Each entry has to be copied exactly, with nothing missed.

━━ Provided entries ━━

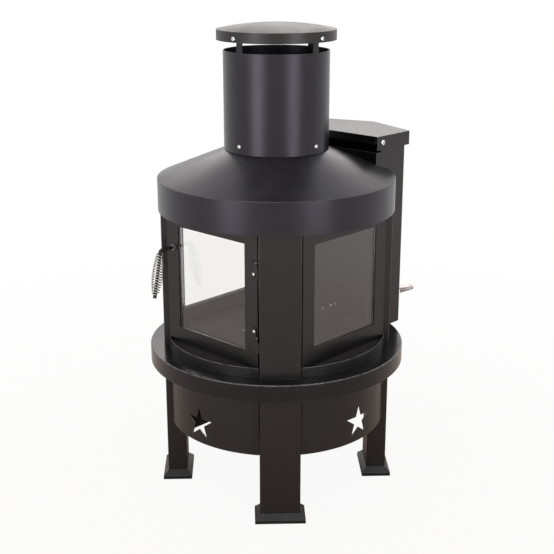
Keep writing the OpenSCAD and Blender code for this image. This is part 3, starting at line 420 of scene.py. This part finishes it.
# %% [markdown]
# Four softboxes give the long pale bands down the chimney and the bright tops of the cap and the hopper
# lid. An upright cylinder mirrors what stands to the left and right of the one who looks, so two tall boxes
# stand there. The sloped and flat tops mirror what is high behind the stove, so one wide box hangs there. A
# last box hangs nearly straight above, and together with the painted highlight on the rim it draws the thin
# bright line on each edge that is turned up.

# %% Softboxes
LAMP_AIM = Vector((0.0, 0.0, 0.75))
COOL = (0.96, 0.95, 1.0)
ROSY = (1.0, 0.92, 0.91)
WARM = (1.0, 0.98, 0.97)
SOFTBOXES = {
    # bearing, distance, height, width, tall, radiance, colour
    "left_box": (3.0, 2.7, 1.12, 1.05, 1.8, 5.2, COOL),
    "right_box": (79.0, 2.7, 1.12, 1.05, 1.8, 4.15, COOL),
    "rear_box": (223.0, 3.2, 2.32, 2.8, 1.3, 2.05, ROSY),
    "top_box": (0.0, 0.4, 3.6, 1.0, 1.0, 5.0, WARM),
}


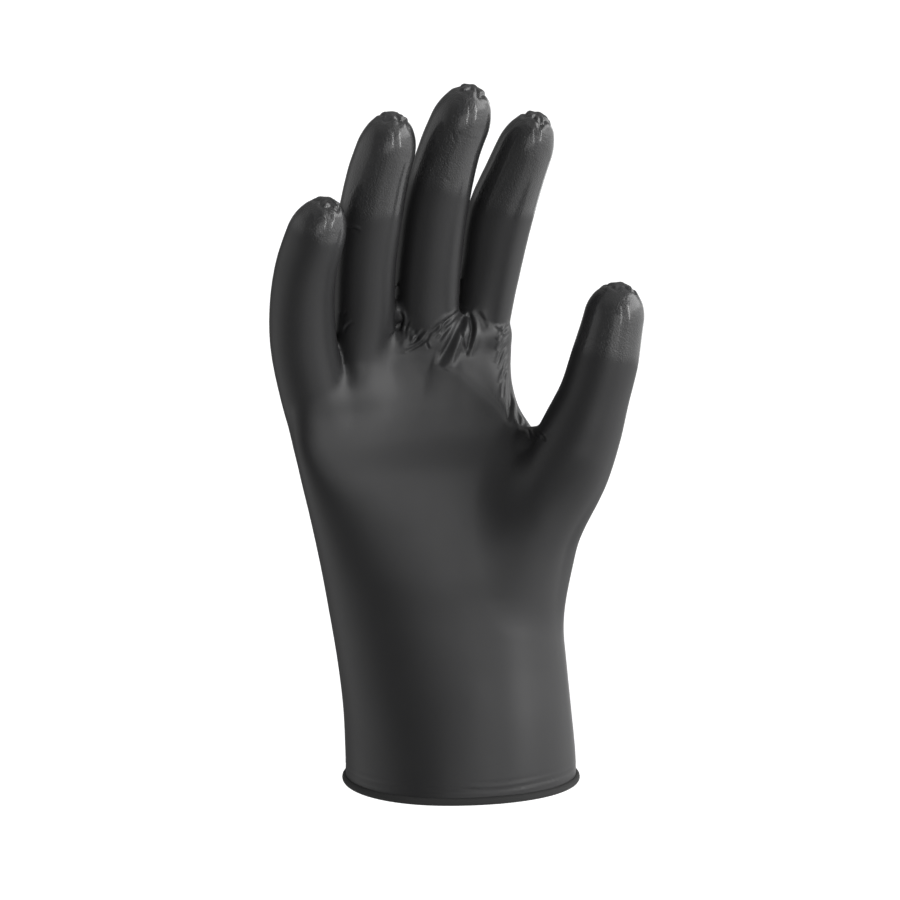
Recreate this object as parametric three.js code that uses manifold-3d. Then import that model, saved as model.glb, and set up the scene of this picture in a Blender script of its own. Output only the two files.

━━━

- _Final answer_
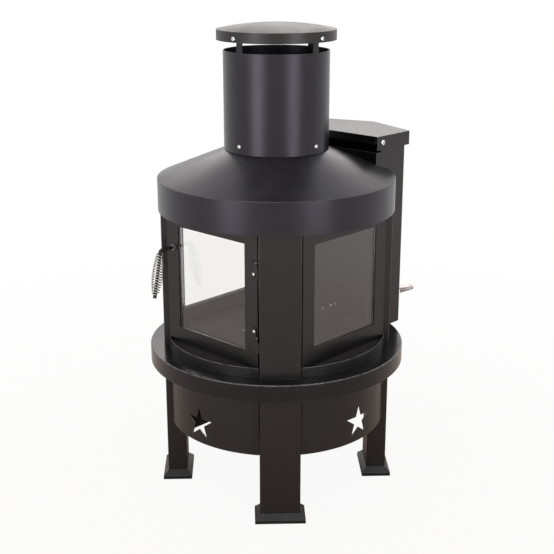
Keep writing the OpenSCAD and Blender code for this image. This is part 3, starting at line 420 of scene.py. This part finishes it.
# %% [markdown]
# Four softboxes give the long pale bands down the chimney and the bright tops of the cap and the hopper
# lid. An upright cylinder mirrors what stands to the left and right of the one who looks, so two tall boxes
# stand there. The sloped and flat tops mirror what is high behind the stove, so one wide box hangs there. A
# last box hangs nearly straight above, and together with the painted highlight on the rim it draws the thin
# bright line on each edge that is turned up.

# %% Softboxes
LAMP_AIM = Vector((0.0, 0.0, 0.75))
COOL = (0.96, 0.95, 1.0)
ROSY = (1.0, 0.92, 0.91)
WARM = (1.0, 0.98, 0.97)
SOFTBOXES = {
    # bearing, distance, height, width, tall, radiance, colour
    "left_box": (3.0, 2.7, 1.12, 1.05, 1.8, 5.2, COOL),
    "right_box": (79.0, 2.7, 1.12, 1.05, 1.8, 4.15, COOL),
    "rear_box": (223.0, 3.2, 2.32, 2.8, 1.3, 2.05, ROSY),
    "top_box": (0.0, 0.4, 3.6, 1.0, 1.0, 5.0, WARM),
}


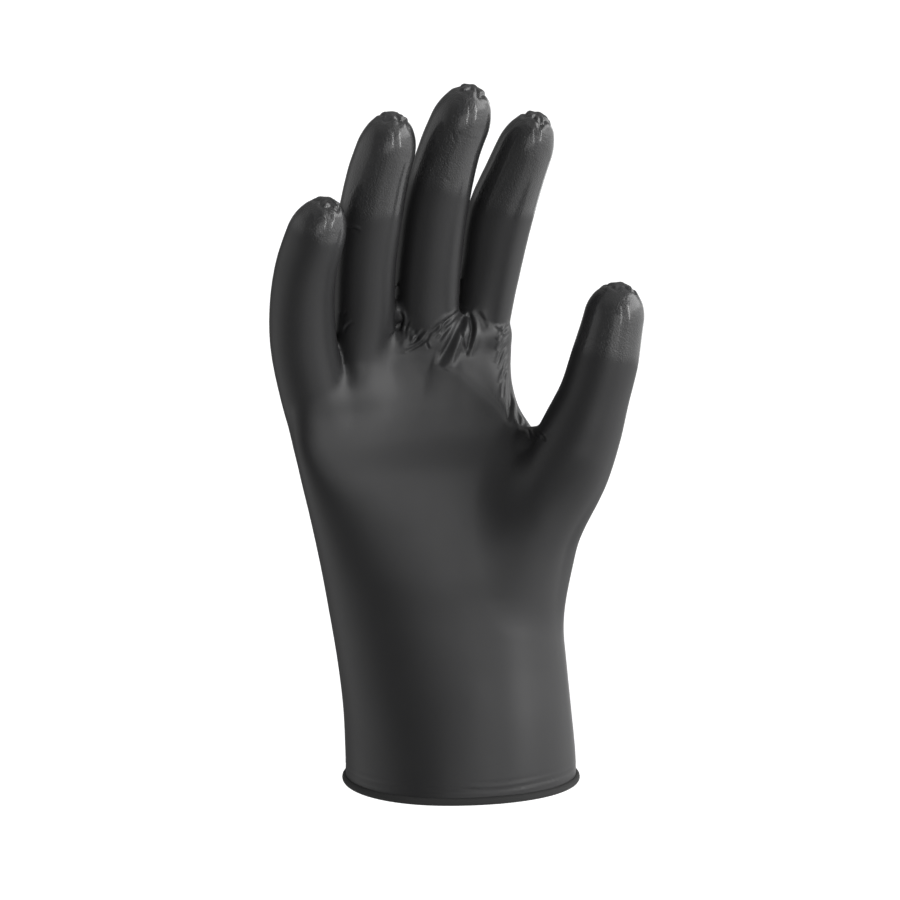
Recreate this object as parametric three.js code that uses manifold-3d. Then import that model, saved as model.glb, and set up the scene of this picture in a Blender script of its own. Output only the two files.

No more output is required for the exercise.